As you think about the challenges seniors face each day, consider what solutions your retailer might offer to meet different levels of need. While e-commerce can assist older adults with the barriers they may face with getting groceries, there may still be some challenges with using technology. Seek to understand what your e-commerce team is doing to make online ordering simple for seniors who may have vision problems and reduced cognition or motor control. Some companies, like HEB are making new digital options available such as offering a limited assortment of key products available to order via phone or online. In addition, Instacart is boosting services to make it easier for older shoppers by initiating a Senior Support Service for people over the age of 60 in the U.S. and Canada.
Last week we talked about pop-up supermarkets. What about a pop-up store specific to meet the needs of older adults? Consider timing to coincide with governmental payment programs and location to deal with the challenge of transportation. Suggest a variety of nourishing foods such as lean ground beef, chicken, salads, fruits, vegetables, milk, water, pasta, and yogurt.
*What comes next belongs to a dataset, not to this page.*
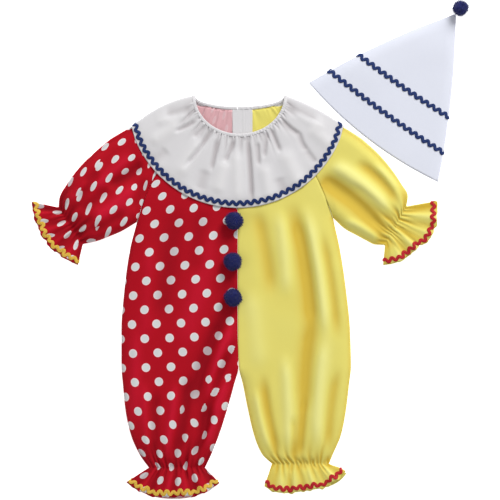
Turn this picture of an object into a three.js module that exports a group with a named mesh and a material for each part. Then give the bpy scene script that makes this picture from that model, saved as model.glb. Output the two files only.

Food insecure seniors have lower nutrient intakes and are more likely to suffer from diabetes, depression, and limitations in activities of daily living so you may also include other wellness type of services and simple recipes for one or two.
As you begin to look at ways to make grocery shopping easier for older adults, join forces with internal teams and external partners to help understand how age impacts shopping. Look for ways to connect with local organizations that work with the elderly to see what services may be needed or if there is an existing system that your stores can get involved in. You can also ask your older customers and/or caregivers about the specific challenges they are facing. From rethinking online technology design to developing new ordering programs, serving your growing number of elderly shoppers is sure to have mutually beneficial rewards.